FOMC Statement Makes No Radical Shifts and Draws a Dissenting Vote

July 30, 2014

The latest Federal Open Market Committee statement 

  • No longer calls the jobless rate “elevated” but asserts that other measures indicate “significant underutilizatrion of labor resources.”
  • Notes that “inflation has moved somewhat closer to the Committee’s longer-run objective.”
  • Also “judges that the likelihood of inflation running persistently below 2% has diminished somewhat.”
  • Cuts monthly asset buying to $25 billion from $35 billion but does not modify its reinvestment policy.
  • Does not change forward guidance language including the assertion that “it will likely be appropriate to maintain the current target range for the federal funds rate for a considerable time after the asset purchase program ends.”

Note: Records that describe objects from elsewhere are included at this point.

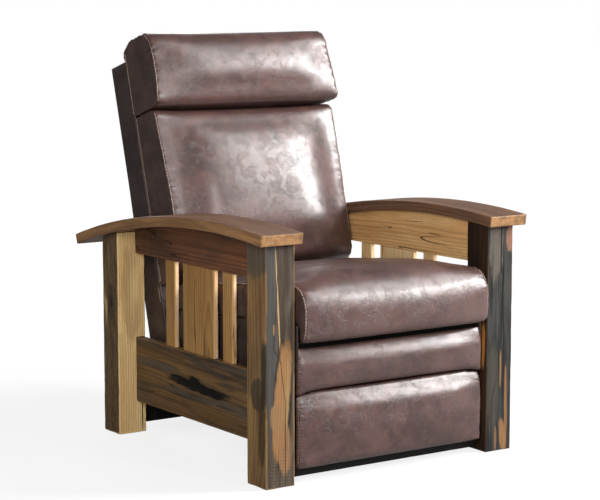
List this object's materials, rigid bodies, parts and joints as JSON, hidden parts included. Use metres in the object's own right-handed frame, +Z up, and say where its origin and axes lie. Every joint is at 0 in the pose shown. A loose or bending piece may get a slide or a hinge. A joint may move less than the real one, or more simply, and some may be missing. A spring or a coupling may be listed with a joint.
{
  "type": "reclining armchair",
  "caption": "Mission reclining armchair: weathered wooden posts, bowed arms and slatted sides round a leather seat, leaning back and fold-out footrest on steel links.",
  "frame": {"origin": "on the floor, under the middle of the whole chair's outline", "axes": "+Z up, +Y towards the back of the chair, +X to the right of someone who stands in front of it"},
  "size_m": [0.844, 1.015, 1.1242],
  "materials": {
    "weathered_post_wood": "matte",
    "arm_wood": "satin",
    "rail_wood": "satin",
    "slat_wood": "satin",
    "frame_wood": "matte",
    "black_board": "matte",
    "brown_leather": "satin",
    "webbing": "matte",
    "black_steel": "satin",
    "bright_steel": "satin"
  },
  "bodies": {
    "root": {"front_post_right": "weathered_post_wood", "front_post_left": "weathered_post_wood", "rear_post_right": "weathered_post_wood", "rear_post_left": "weathered_post_wood", "arm_board_right": "arm_wood", "arm_board_left": "arm_wood", "arm_dowels": "frame_wood", "upper_side_rail_right": "rail_wood", "upper_side_rail_left": "rail_wood", "lower_side_rail_right": "rail_wood", "lower_side_rail_left": "rail_wood", "wide_slat_right": "slat_wood", "wide_slat_left": "slat_wood", "narrow_slats_right": "slat_wood", "narrow_slats_left": "slat_wood", "front_base_board": "black_board", "rear_base_board": "black_board", "base_rail_right": "frame_wood", "base_rail_left": "frame_wood", "base_plates": "black_steel", "base_bolts": "bright_steel", "swing_lower_pins": "bright_steel"},
    "front_swing": {"front_swing_links": "black_steel", "front_swing_pins": "bright_steel"},
    "rear_swing": {"rear_swing_links": "black_steel", "rear_swing_pins": "bright_steel"},
    "seat": {"seat_plate_right": "black_steel", "seat_plate_left": "black_steel", "seat_plate_screws": "bright_steel", "seat_pivot_pins": "bright_steel", "seat_side_rail_right": "frame_wood", "seat_side_rail_left": "frame_wood", "seat_front_rail": "frame_wood", "seat_rear_rail": "frame_wood", "seat_webbing": "webbing", "seat_cushion": "brown_leather"},
    "back": {"back_brackets": "black_steel", "back_bracket_bolts": "bright_steel", "back_stile_right": "frame_wood", "back_stile_left": "frame_wood", "back_top_rail": "frame_wood", "back_middle_rail": "frame_wood", "back_bottom_rail": "frame_wood", "back_webbing": "webbing", "back_cover": "brown_leather", "back_cushion": "brown_leather", "head_pillow": "brown_leather"},
    "drive": {"drive_links": "black_steel", "drive_tube": "black_steel", "lift_pivot_pins": "bright_steel"},
    "lift": {"lift_links": "black_steel", "bracket_pivot_pins": "bright_steel"},
    "control": {"control_links": "black_steel", "control_pins": "bright_steel"},
    "footrest": {"footrest_screws": "bright_steel", "footrest_board": "black_board", "footrest_brackets": "black_steel", "lower_footrest_pad": "brown_leather", "upper_footrest_pad": "brown_leather"}
  },
  "joints": [
    {"name": "back_recline", "type": "hinge", "parent": "seat", "child": "back", "pos_m": [0, 0.18666, 0.33001], "axis": [-1, 0, 0], "range_deg": [0, 36]},
    {"name": "front_swing_turn", "type": "hinge", "parent": "root", "child": "front_swing", "pos_m": [0, -0.26832, 0.14], "axis": [-1, 0, 0], "range_deg": [-45, 0]},
    {"name": "seat_carry", "type": "hinge", "parent": "front_swing", "child": "seat", "pos_m": [0, -0.22606, 0.23063], "axis": [-1, 0, 0], "range_deg": [0, 45]},
    {"name": "rear_swing_turn", "type": "hinge", "parent": "root", "child": "rear_swing", "pos_m": [0, 0.08166, 0.14], "axis": [-1, 0, 0], "range_deg": [-45, 0]},
    {"name": "footrest_unfold", "type": "hinge", "parent": "seat", "child": "drive", "pos_m": [0, -0.36832, 0.296], "axis": [-1, 0, 0], "range_deg": [0, 80]},
    {"name": "lift_link_turn", "type": "hinge", "parent": "drive", "child": "lift", "pos_m": [0, -0.35438, 0.13661], "axis": [-1, 0, 0], "range_deg": [-125, 0]},
    {"name": "control_link_turn", "type": "hinge", "parent": "drive", "child": "control", "pos_m": [0, -0.33693, 0.19877], "axis": [-1, 0, 0], "range_deg": [-127.44, 0]},
    {"name": "footrest_turn", "type": "hinge", "parent": "lift", "child": "footrest", "pos_m": [0, -0.36832, 0.296], "axis": [-1, 0, 0], "range_deg": [0, 135]}
  ],
  "couplings": [
    {"joint": "front_swing_turn", "follows": "back_recline", "ratio": -1.25},
    {"joint": "seat_carry", "follows": "back_recline", "ratio": 1.25},
    {"joint": "rear_swing_turn", "follows": "back_recline", "ratio": -1.25},
    {"joint": "lift_link_turn", "follows": "footrest_unfold", "ratio": -1.5625},
    {"joint": "control_link_turn", "follows": "footrest_unfold", "ratio": -1.5929},
    {"joint": "footrest_turn", "follows": "footrest_unfold", "ratio": 1.6875}
  ]
}
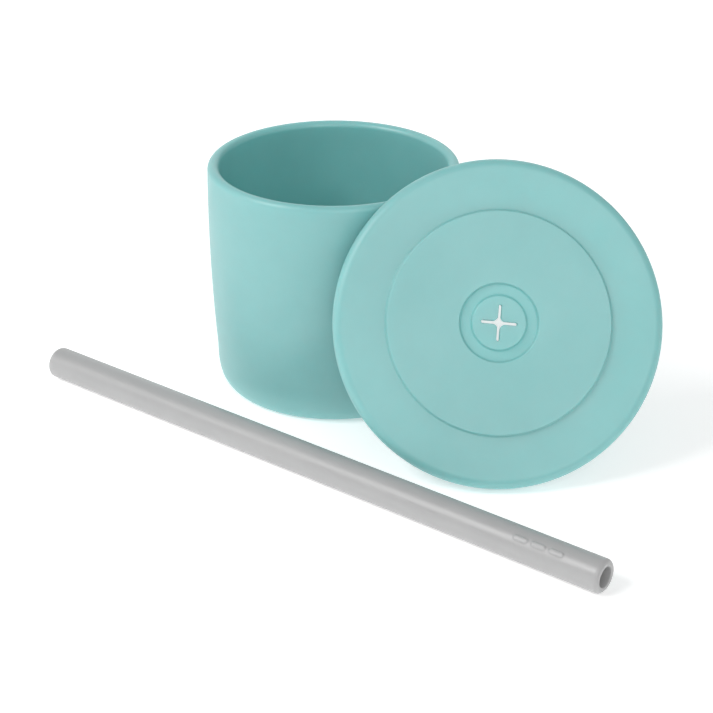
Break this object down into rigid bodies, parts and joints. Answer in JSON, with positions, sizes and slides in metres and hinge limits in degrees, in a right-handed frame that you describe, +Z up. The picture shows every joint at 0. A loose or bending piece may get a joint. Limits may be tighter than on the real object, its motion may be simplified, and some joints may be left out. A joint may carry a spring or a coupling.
{
  "type": "sippy cup",
  "caption": "Toddler's silicone straw cup laid out open: standing round cup, press-in brimmed lid with a cross slit leaning on its rim, and a straight straw lying in front.",
  "frame": {"origin": "centre of the cup's flat base, on the surface that everything rests on", "axes": "+Z up along the cup's axis, -Y towards the side where the lid and the straw are laid, +X to the right seen from there"},
  "size_m": [0.1786, 0.1644, 0.0812],
  "materials": {
    "teal_silicone": "matte, soft-touch moulded silicone",
    "grey_silicone": "satin moulded silicone"
  },
  "bodies": {
    "cup": {"cup": "teal_silicone"},
    "lid": {"lid": "teal_silicone"},
    "straw": {"straw": "grey_silicone"}
  },
  "joints": [
    {"name": "lid_lift", "type": "slide", "parent": "cup", "child": "lid", "axis": [0, 0, 1], "range_m": [0, 0.1]},
    {"name": "straw_lift", "type": "slide", "parent": "cup", "child": "straw", "axis": [0, 0, 1], "range_m": [0, 0.12]}
  ]
}
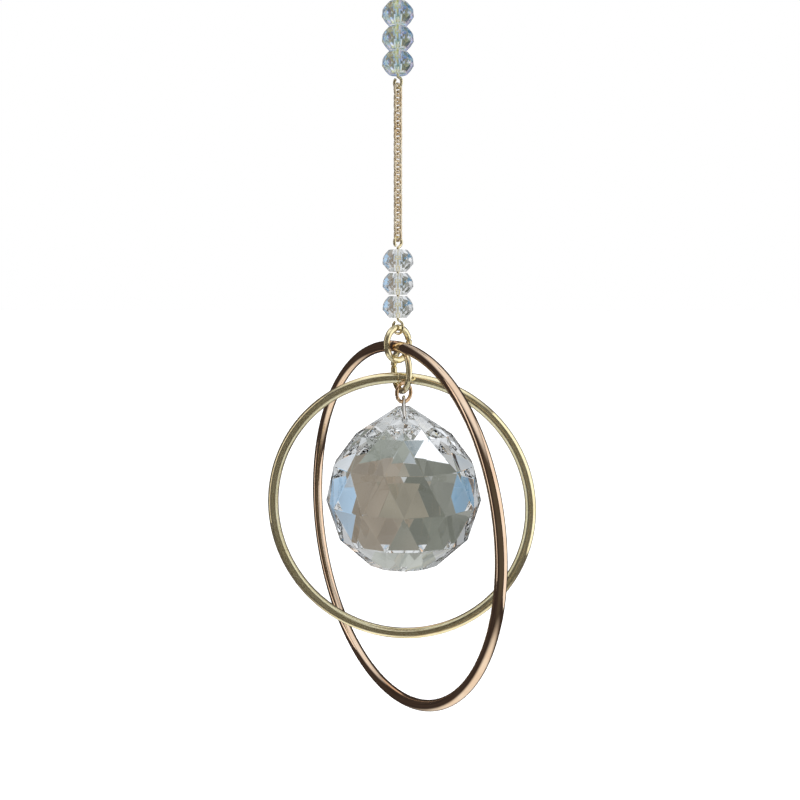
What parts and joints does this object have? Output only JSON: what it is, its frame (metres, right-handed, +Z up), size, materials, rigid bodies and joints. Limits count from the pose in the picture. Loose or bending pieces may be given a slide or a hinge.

Charles Plosser, Philadelphia Fed President and a Ph.D. economist (University of Chicago), cast a dissenting vote from the majority opinion.  He objected to the above quoted passage, shown in bold print on the grounds that “such language is time dependent and does not reflect the considerable economic progress that has been made toward the Committee’s goals.  I had expected a dissent but thought the Dallas Fed president would be the most likely member of the committee to do that.  Speeches by Fed officials in recent months have reflected much more diversity in thinking especially over the amount of slack in the U.S. economy and the inflationary potential of the central bank’s balance sheet in current economic circumstances. 

The initial market reaction to the statement has been muted.  The dollar and 10-year Treasury yield eased marginally.  Stocks recovered a bit of ground.  Oil and gold are hardly changed.